In view of the absence of an express statutory prohibition and the proclivity of some custodians of public records to force the filing of a mandamus action by a citizen to gain access to records that are obviously public, we hold that a court may award attorney fees pursuant to R.C. 149.43 where (1) a person makes a proper request for public records pursuant to R.C. 149.43, (2) the custodian of the public records fails to comply with the person's request, (3) the requesting person files a mandamus action pursuant to R.C. 149.43 to obtain copies of the records, and (4) the person receives the requested public records only after the mandamus action is filed, thereby rendering the claim for a writ of mandamus moot. Accordingly, we overrule Toledo Blade, supra.

The judgment is reversed and the cause is remanded to the court of appeals with instructions to determine whether Pennington should receive attorney fees.

Judgment reversed and cause remanded.

WRIGHT, PFEIFER and COOK, JJ., concur.

DOUGLAS, RESNICK and FRANCIS E. SWEENEY, Sr., JJ., concur in part and dissent in part.

FRANCIS E. SWEENEY, Sr., Justice, concurring in part and dissenting in part.

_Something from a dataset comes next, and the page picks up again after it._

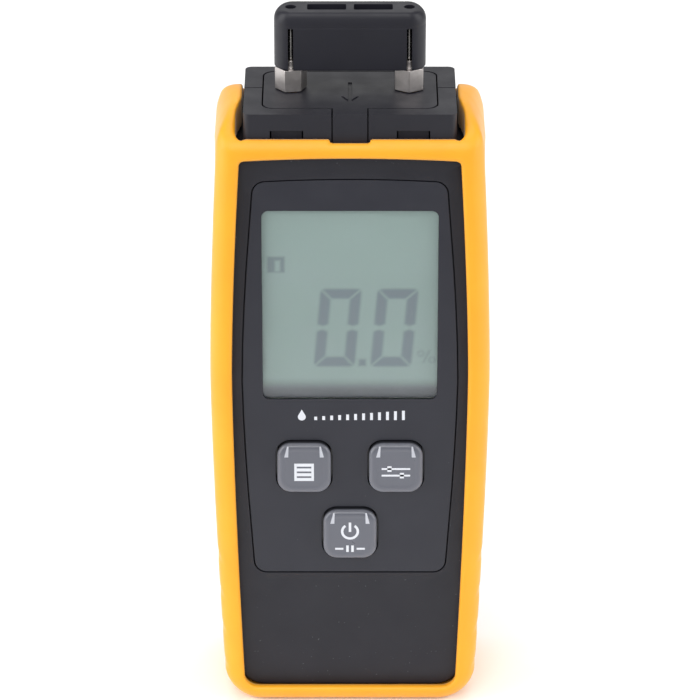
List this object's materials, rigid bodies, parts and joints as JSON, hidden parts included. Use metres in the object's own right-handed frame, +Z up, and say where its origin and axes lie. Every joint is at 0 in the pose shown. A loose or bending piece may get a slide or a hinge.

This court has taken great strides recently in construing the public records law to ensure that records which belong to the people are open to the people without restriction. However, we could not have held as we did if the General Assembly had not provided such clear language in the law. Our job has always been to interpret the law as written. Today, we take one more step forward in this endeavor by overruling Northwood and holding that it is not necessary that a judgment actually be entered in the prevailing party's favor before an award of attorney fees may be entered. I wholeheartedly agree with this decision. However, I part ways with the majority for its summary disposition on the issue of whether attorney fees are mandatory. I believe this court should revisit its decision in State ex rel. Fox v. Cuyahoga Cty. Hosp. Sys. (1988), 39 Ohio St.3d 108, 529 N.E.2d 443, paragraph two of the syllabus. In so doing, this court should decide that where the award of attorney fees is proper, they are also mandatory. I believe that this is the correct interpretation of R.C. 149.43 for the following reasons.

R.C. 149.43(C) provides:

"If a person allegedly is aggrieved by the failure of a governmental unit to promptly prepare a public record and to make it available to the person for inspection in accordance with division (B...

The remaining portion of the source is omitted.